I spent November 1, 1975 helping a relative move. Late that night, I turned on the TV and heard a news report that there’d been a robbery at a local bookstore that afternoon. One of the owners was shot and killed.
Within weeks, the sign in front was taken down, the store was completely emptied, and a chain link gate pulled down in front of the door. I never knew which of the old men was killed -- the short dapper man or the big, mellow guy with the vague expression. Never knew which woman was widowed. Or why they named the store Limepole. And, for many years after that, every time I visited a bookstore and someone dropped a book, I thought it was a gunshot.
The Children’s Bookmark
Just a brief mention of this mall store in Dearborn since I bought so many books there over the couple years it lasted -- and many of those books still sit on my shelves.
One memory: A set of parents dragging a little girl past the store, while she sobbed and pointed at the sign, wailing, “But I NEED bookmarks.”
One observation: If a mall can sustain children’s clothing stores, toy stores, restaurants, etc., why can’t a children’s bookstore ever make a go of it? Children’s clothes are outgrown quickly, toys are broken in a month, meals are digested by the next morning, but a good children’s book will be treasured for a lifetime.
The Book Beat
Finally, my current favorite independent bookstore. Located in Oak Park, Michigan, I go there every Friday after work. With a huge children’s and young adult section and a staff expert in handselling, I always leave the Book Beat with a bag of books and a depleted charge card. They know books, they love books, and they love to share what they know. Plus they treat me like a friend.

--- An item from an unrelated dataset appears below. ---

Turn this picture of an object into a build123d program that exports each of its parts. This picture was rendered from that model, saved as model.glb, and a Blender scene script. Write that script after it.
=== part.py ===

I’m reminded of a comic strip I once saw. In the first panel, a little boy says to his father, “A psychic.” In the second panel, the father says, “What do you want to be when you grow up?”
(Think about it.)
That’s how I feel about the Book Beat. Almost every time I go there, they hand me a book and I’ll say “That’s exactly what I wanted!” before I’ve even asked for it. ...Sometimes before I even knew I wanted it.